VI. C. Des attitudes différentes et leurs conséquences

C’est dans ce cheminement, au cours des stages, des entretiens personnels, et des lectures d’ouvrages que petit à petit, j’affine, approfondis la réalité de la relation éducative. Il est évident tout d’abord que sans ces rencontres, je ne serais pas entrée à l’université pour des études supérieures. Si, au début de ma carrière d’institutrice, j’éprouvais à la fois de l’enthousiasme et une certaine insécurité, la non écoute, l’incompréhension, la rigidité, l’impossibilité d’échanger et les jugements dévalorisants de mes inspecteurs avaient fait retomber le premier et augmenter considérablement la seconde. Je me sentais dans l’incapacité totale de pouvoir travailler, investir la relation pédagogique avec les enfants. Je partais en classe avec une boule au creux de l’estomac tous les jours, j’étais devenue irritable avec un sommeil perturbé, le sentiment que, quoi que je fasse, “ j’avais tout faux ” de la même manière que l’enfant qualifié d’emblée de mauvais élève qui n’a jamais été entendu dans sa problématique et encore moins compris et qui ne reçoit que des remontrances, des critiques dévastatrices. Peut-être cela dénote-t-il quelque fragilité chez moi. Alors que j’avais été une élève relativement bonne, qu’au début de ma vie professionnelle j’étais préoccupée des enfants ayant des difficultés en relation avec leur milieu socio-culturel, voulant leur donner davantage de chances de s’en sortir, j’ai expérimenté de l’intérieur ce dont je me serais volontiers passée et qui ne m’a rien apporté de positif les conséquences de la non écoute et des jugements à l’emporte-pièce.
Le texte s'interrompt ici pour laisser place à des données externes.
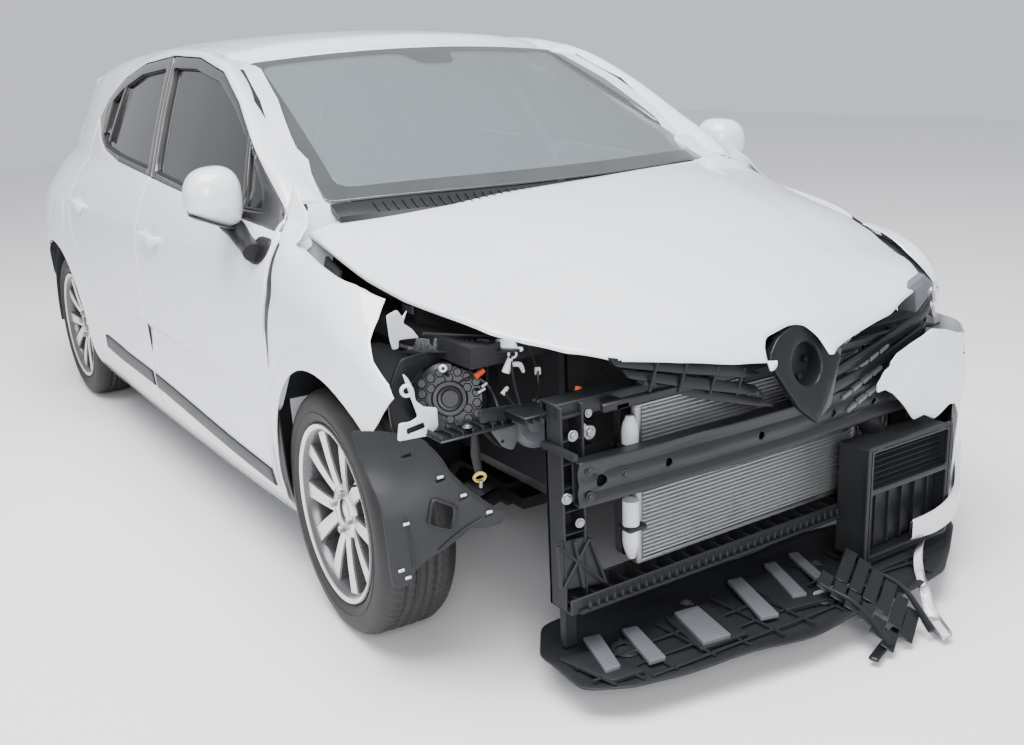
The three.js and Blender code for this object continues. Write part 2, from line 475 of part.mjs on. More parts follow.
const LINER = curve([ // height, then x at half widths 680, 780 and 880: the sheet bends back to the fender at its top
  [110, 445, 420, 390], [200, 455, 430, 400], [300, 465, 435, 405], [400, 470, 436, 400], [480, 466, 426, 380],
  [530, 465, 418, 330], [600, 456, 400, 262],
]);
const LINER_EDGE = [ // [y, z], the torn outline
  [-850, 600], [-700, 600], [-722, 540], [-737, 487], [-667, 422], [-690, 385], [-765, 378], [-815, 330], [-806, 240],
  [-820, 150], [-876, 165], [-880, 300], [-872, 440], [-862, 540],
];
const LINER_WINDOW = [[-806, 470], [-768, 450], [-778, 405], [-822, 425]];
function archLiner() {
  const sheet = (back) => (y, z) => {
    const [inner, middle, outer] = LINER(z);
    const v = (-y - 680) / 200;
    return [inner + (4 * middle - 3 * inner - outer) * v + 2 * (outer + inner - 2 * middle) * v * v - back, y, z];
  };
  const made = between(sheet(0), sheet(8), steps(-880, -660, 5), [110, 200, 300, 400, 480, 530, 600]);
  return cut(made.intersect(alongX(LINER_EDGE, 200, 600)), alongX(LINER_WINDOW, 200, 600));
}
const headlampLeft = () => between(
  (x, y) => [x, y, bonnetTop(x, y) - 30], (x, y) => [x, y, 622], steps(400, 560, 4), steps(592, 700, 4))
  .intersect(alongZ([[402, 590], [550, 590], [520, 650], [450, 690], [402, 696]], 600, 900))
  .add(box(500, 540, 580 + GAP, 594, 630, 650));

// Roof, glass, bonnet and tail
function roofPanel() {
  const slab = between((x, y) => [x, y, roofTop(x, y)], (x, y) => [x, y, roofTop(x, y) - 30], steps(-2875, -985, 8), steps(-620, 620, 8));
  const rear = steps(-1, 1, 6).map((u) => [tailFace(620 * u, 1335) + TAILGATE_T + SHUT, 620 * u]);
  const front = steps(-1, 1, 8).map((u) => [-1000 - 50 * u * u, 620 * u]);
  const leaf = [-1, 1].map((side) => join(
    bar([TAIL_HINGE.x, side * TAIL_HINGE.y, TAIL_HINGE.z], [TAIL_HINGE.x, side * (TAIL_HINGE.y + 16), TAIL_HINGE.z], 5),
    box(TAIL_HINGE.x, TAIL_HINGE.x + 20, ...spanY(side, TAIL_HINGE.y, TAIL_HINGE.y + 16), TAIL_HINGE.z, TAIL_HINGE.z + 5)));
  return join(slab.intersect(interior()).intersect(alongZ([...front, ...rear.reverse()], 1200, 1500)), leaf);
}
function windscreen() {
  const face = (sink) => (u, v) => {
    const [a, b] = [SCREEN.low(u), SCREEN.high(u)];
    const bulge = 14 * Math.sin(Math.PI * v) * (1 - 0.3 * u * u) - sink;
    return [a[0] + (b[0] - a[0]) * v + bulge * 0.39, a[1] + (b[1] - a[1]) * v, a[2] + (b[2] - a[2]) * v + bulge * 0.92];
  };
  return between(face(0), face(6), steps(-1, 1, 12), steps(0, 1, 6)).intersect(interior());
}
function bonnet() {
  const xs = [-345, -250, -120, 0, 120, 240, 340, 430, 500, 550, 600, 640, 665, 685, 700];
  const ys = [-730, -700, -640, -560, -460, -340, -200, -60, 60, 200, 340, 460, 560, 640, 700, 730];
  const slab = between((x, y) => [x, y, bonnetTop(x, y)], (x, y) => [x, y, bonnetTop(x, y) - BONNET_T], xs, ys);
  const rear = steps(-1, 1, 10).map((u) => [-122 - 212 * Math.abs(u) ** 2.2, 700 * u]);
  const side = [[-300, 722], [0, 712], [150, 700], [300, 672], [400, 640], [480, 600], [545, 553], [600, 470], [640, 330], [665, 200], [682, 79]];
  const plan = [...rear, ...side, ...[...side].reverse().map(([x, y]) => [x, -y])];
  return cut(slab.intersect(alongZ(plan, 500, 1100)), box(655, 720, -105, 55, 600, 900));
}
function tailgate() {
  const slab = between((y, z) => [tailFace(y, z), y, z], (y, z) => [tailFace(y, z) + TAILGATE_T, y, z], steps(-600, 600, 8), steps(652, 1335, 8));
  const made = slab.intersect(alongX(tailgateOutline, -3300, -2700));
  const leaf = [-1, 1].map((side) => {
    const [y0, y1] = [TAIL_HINGE.y - 16, TAIL_HINGE.y - GAP];
    return join(bar([TAIL_HINGE.x, side * y0, TAIL_HINGE.z], [TAIL_HINGE.x, side * y1, TAIL_HINGE.z], 5),
      box(TAIL_HINGE.x - 16, TAIL_HINGE.x, ...spanY(side, y0, y1), TAIL_HINGE.z - 12, TAIL_HINGE.z));
  });
  const notch = [-1, 1].map((side) =>
    box(TAIL_HINGE.x - 22, TAIL_HINGE.x + 10, ...spanY(side, TAIL_HINGE.y - GAP, TAIL_HINGE.y + 22), TAIL_HINGE.z - 22, TAIL_HINGE.z));
  return join(cut(made, alongX(TAIL_GLASS, -3300, -2700), notch), leaf);
}
const TAIL_HALF = [[-400, 1290], [-470, 1180], [-500, 1010], [-440, 985]];
const TAIL_GLASS = [...TAIL_HALF, ...[...TAIL_HALF].reverse().map(([y, z]) => [-y, z])];
const tailGlass = () => between((y, z) => [tailFace(y, z) + 8, y, z], (y, z) => [tailFace(y, z) + 13, y, z], steps(-510, 510, 8), steps(980, 1295, 5))
  .intersect(alongX(grow(TAIL_GLASS, -GAP), -3300, -2700));
const tailLamp = (side) => cut(
  sideSlab(side, 0, 90 - GAP, -3190, -2900).intersect(sideCut(LAMP_ZONE, side)).intersect(box(-3160, -2900, -900, 900, 600, 1000)),
  alongX(grow(tailgateOutline, SHUT), -3300, -2700));
function rearBumper() {
  const half = [[-2728, 884], [-2850, 862], [-2990, 818], [-3100, 760], [-3170, 672], [-3200, 520], [-3216, 300], [-3220, 0]];
  const ring = (inset) => {
    const right = half.map(([x, y]) => [x + inset * Math.max((-2728 - x) / 492, 0), y - inset * (1 - Math.max((-3170 - x) / 50, 0) * 0.9)]);
    return [...right, ...right.slice(0, -1).reverse().map(([x, y]) => [x, -y])];
  };
  const shell = alongZ([...ring(0), ...ring(36).reverse()], 235, 640);
  return cut(shell, alongY(archLine(ARCH_REAR, 0, 0, 360, 36), -1000, 1000));
}

// Cabin
function seat(y) {
  const back = new THREE.BoxGeometry(110, 460, 600).rotateY(-0.3).translate(-1330, y, 690);
  const rest = new THREE.BoxGeometry(80, 240, 150).rotateY(-0.2).translate(-1435, y, 1070);
  const post = new THREE.BoxGeometry(24, 120, 120).rotateY(-0.25).translate(-1420, y, 980);
  return join(box(-1260, -760, y - 235, y + 235, 300, 450), box(-1240, -800, y - 200, y + 200, 178 + GAP, 310), solid(back), solid(rest), solid(post));
}
function rearSeat() {
  const back = new THREE.BoxGeometry(110, 1180, 560).rotateY(-0.35).translate(-2230, 0, 730);
  return join(box(-2168, -1720, -610, 610, 301, 450), box(-2250, -2090, -550, 550, 431, 520), solid(back))
    .subtract(box(-3000, -2172, -800, 800, 100, 430 + GAP)).intersect(interior(6, -3000, -500, 160, 1400))
    .add(box(-2160, -1760, -540, -140, 178 + GAP, 310)).add(box(-2160, -1760, 140, 540, 178 + GAP, 310));
}
function dashboard() {
  const section = [[-384 - GAP, 700], [-384 - GAP, 900], [-440, 930], [-640, 940], [-720, 900], [-740, 780], [-620, 690]];
  return alongY(section, -760, 760).intersect(interior()).add(bar([-700, -370, 800], [-790, -370, 845], 32));
}
const WHEEL_HUB = [-812, -370, 856];
const COLUMN_TILT = 0.464; // radians above level
function steeringWheel() {
  const rim = new THREE.TorusGeometry(178, 14, 7, 24);
  const parts = [solid(rim), solid(new THREE.BoxGeometry(34, 340, 16)), solid(new THREE.BoxGeometry(178, 34, 16).translate(-89, 0, 0)),
    solid(new THREE.CylinderGeometry(52, 52, 48.4, 12).rotateX(Math.PI / 2))];
  return join(parts).rotate([0, -90 + (COLUMN_TILT * 180) / Math.PI, 0]).translate(WHEEL_HUB);
}
const exhaust = () => join(bar([-430, 30, 215], [-2150, 30, 215], 26), bar([-2145, 30, 215], [-2300, 30, 200], 26),
  bar([-2295, 30, 200], [-2700, -260, 190], 26), box(-3060, -2690, -390, -150, 140, 222),
  box(-1500, -1480, 20, 40, 215, 286 - GAP), box(-2900, -2880, -280, -260, 200, 236 - GAP));
const engine = () => join(box(-200, 230, -320, 120, 260, 740), box(-170, 190, 110, 340, 270, 560), box(-60, 60, -200, 60, 730, 800),
  box(-120, -40, -280, -200, 250 + GAP, 265), box(-120, -40, 120, 200, 250 + GAP, 275));
const radiator = () => join(box(505, 545, -380, 350, 240, 616), box(510, 530, -300, -260, 232 + GAP, 244), box(510, 530, 260, 300, 232 + GAP, 244));

for (const side of [-1, 1]) {
  const at = side < 0 ? "right" : "left";
  add("body_side_" + at, bodyFrame(side), PAINT);
  add("fender_" + at, fender(side), PAINT);
  add("door_front_" + at, cut(door(side, DOOR_FRONT, GLASS_FRONT, HINGE_FRONT, -1190, 842), doorNose(side), doorTail(side)), PAINT);
  add("door_front_glass_" + at, doorPane(side, GLASS_FRONT), GLASS);
  add("mirror_" + at, mirror(side), BLACK);
  add("door_rear_" + at, door(side, DOOR_REAR, GLASS_REAR, HINGE_REAR, -2150, 862), PAINT);
  add("door_rear_glass_" + at, doorPane(side, GLASS_REAR), GLASS);
  add("tail_lamp_" + at, tailLamp(side), RED_LENS);
  add("seat_front_" + at, seat(side * 370), CLOTH);
}
for (const [tag, x, plane, side, steer] of WHEELS) {
  const front = x > -1000;
  // the wheel turns with its knuckle about the leaning king pin
  const lean = Math.atan2(KING_LOW[0] - KING_TOP[0], KING_TOP[1] - KING_LOW[1]) * side;
  const pivot = new THREE.Group();
  pivot.position.set(x, front ? side * KING_LOW[0] : side * plane, front ? KING_LOW[1] : TYRE_R);
  const axis = new THREE.Vector3(0, -Math.sin(lean), Math.cos(lean));
  pivot.quaternion.setFromAxisAngle(axis, (steer * Math.PI) / 180);
  car.add(pivot);
  const inner = new THREE.Group();
  inner.position.set(0, side * plane - pivot.position.y, TYRE_R - pivot.position.z);
  inner.rotation.z = side > 0 ? Math.PI : 0;
  pivot.add(inner);
  add("rim_" + tag, wheelRim(), ALLOY, inner);
  add("tyre_" + tag, wheelTyre(), RUBBER, inner);
  if (front) {
    const mesh = new THREE.Mesh(geometryOf(knuckle(side)), STEEL);
    mesh.name = "knuckle_" + (side < 0 ? "right" : "left");
    mesh.position.set(-pivot.position.x, -pivot.position.y, -pivot.position.z);
    pivot.add(mesh);
  }
}
const FIXED = [
  ["roof", roofPanel, PAINT], ["windscreen", windscreen, GLASS], ["bonnet", bonnet, PAINT], ["tailgate", tailgate, PAINT],
  ["tailgate_glass", tailGlass, GLASS], ["bumper_rear", rearBumper, PAINT], ["floor_pan", floorPan, STRUCTURE],
  ["engine_bay", engineBay, STRUCTURE], ["subframe_front", subframe, STEEL], ["axle_rear", rearAxle, STEEL],
  ["engine", engine, STEEL], ["radiator", radiator, CORE], ["front_carrier", frontCarrier, BLACK],
  ["crash_beam", crashBeam, STRUCTURE], ["grille_remains", grille, BLACK], ["bumper_remnant_left", bumperRemnant, PAINT],
  ["air_duct", ductBox, BLACK], ["undertray", undertray, BLACK], ["arch_liner_right", archLiner, BLACK],
  ["headlamp_left", headlampLeft, LENS], ["seat_rear", rearSeat, CLOTH], ["dashboard", dashboard, BLACK],
  ["steering_wheel", steeringWheel, BLACK], ["exhaust", exhaust, STEEL],
];
for (const [name, make, material] of FIXED) add(name, make(), material);

export default car;
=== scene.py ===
"""A white five-door hatchback after a front-end crash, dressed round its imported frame.
Shapes are worked out in millimetres in the front axle's own frame (x forward, y to the car's left, z up)
and placed in the row frame, in metres, when their mesh is made."""
import math

import bmesh
import bpy
import numpy as np
from mathutils import Matrix, Vector, geometry


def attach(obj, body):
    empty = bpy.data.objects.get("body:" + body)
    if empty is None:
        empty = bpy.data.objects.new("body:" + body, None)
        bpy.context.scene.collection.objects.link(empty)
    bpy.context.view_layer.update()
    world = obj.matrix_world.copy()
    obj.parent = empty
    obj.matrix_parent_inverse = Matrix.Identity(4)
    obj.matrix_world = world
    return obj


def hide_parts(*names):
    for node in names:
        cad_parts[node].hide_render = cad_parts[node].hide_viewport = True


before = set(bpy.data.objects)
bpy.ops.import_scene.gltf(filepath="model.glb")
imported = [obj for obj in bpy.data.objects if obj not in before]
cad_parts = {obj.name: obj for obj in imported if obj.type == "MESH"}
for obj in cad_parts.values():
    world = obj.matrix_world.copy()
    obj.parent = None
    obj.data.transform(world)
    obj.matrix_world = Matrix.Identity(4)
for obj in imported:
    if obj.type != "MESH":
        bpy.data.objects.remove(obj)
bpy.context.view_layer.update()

AXLE = np.array([1130.0, 0.0, 0.0])  # the front axle in the row frame
RIGHT, LEFT = -1, 1
SIDES = ((RIGHT, "right"), (LEFT, "left"))


# ---------------------------------------------------------------- arrays and meshes
def xyz(*parts):
    """Coordinates set side by side along one last axis."""
    return np.stack(parts, -1)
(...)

En même temps, j’ai renforcé ma résistance à ces attitudes, je me suis trouvée dans l’incapacité totale de négocier, d’échanger, ce qui s’avère effectivement impossible sans un minimum de confiance mutuelle. J’avais aussi des problèmes de couple, la communication avec mon mari s’avérant difficile et je ne me sentais pas la capacité de pouvoir tout mener de front avec une parfaite égalité d’humeur. J’ai donc demandé ma retraite à la naissance de mon troisième enfant parce que j’étais physiquement et nerveusement usée, non par les enfants mais par mes relations avec mes supérieurs hiérarchiques, avec le sentiment de me trouver face à un mur, ainsi qu’avec mon époux. Mon souci de l’éducation persistait mais continuer dans ce cadre m’aurait conduite à la maladie.

Je voudrais, concernant “ l’école ”, narrer un dernier petit événement qui me paraît lui aussi révélateur des conceptions de chacun en éducation. C’est peu de temps avant de quitter la Haute Savoie. Je prends contact avec une collègue enseignante pour parler de formation et au cours de notre échange j’évoque des ouvrages qui m’ont paru intéressants. Elle désire les lire. Je les lui laisse pour un mois, je travaille dessus mais, étant plutôt dans les problèmes matériels à ce moment-là, je sais que je ne m’en servirai pas avant d’être installée dans mon nouveau domicile. Quand je pars, les livres ne m’ont pas été encore rendus ..., les vacances de printemps sont là et je laisse un nouveau délai : c’est peut-être plus facile de lire durant les vacances qu’en période scolaire. Sauf que je rappellerai régulièrement, de plus en plus fermement sans plus de résultat : absente, partie en stage, “ c’est juré je les ai postés... ” jusqu’au moment où je laisse, le premier mardi de juillet vers 18 heures, un message au vitriol sur le répondeur. A peine rentrée, elle me rappelle alors s’excuse et me dit les avoir envoyés la veille, le lundi. Le jeudi matin, rentrant de faire une course, la concierge m’appelle et me donne un paquet envoyé en urgent. Ce sont les livres mais la date d’affranchissement indique : mercredi 4 juillet, et sous l’emballage en papier kraft, les ouvrages sont enveloppés dans une partie du journal L’Equipe daté du mardi 3 juillet... C’était pourtant une collègue que je pensais fiable, sérieuse et c’est la raison pour laquelle j’avais accepté de lui prêter mes livres. Mais quand j’entendrai des propos fréquents dans la bouche de certains enseignants se lamentant sur les élèves à qui on ne peut faire confiance, qui racontent des bobards à la maîtresse pour masquer un oubli, je penserai que bien souvent ils “ sont à bonne école ”. Pour que l’enfant se révèle fiable, responsable, tienne parole, il faut aussi que l’adulte le soit.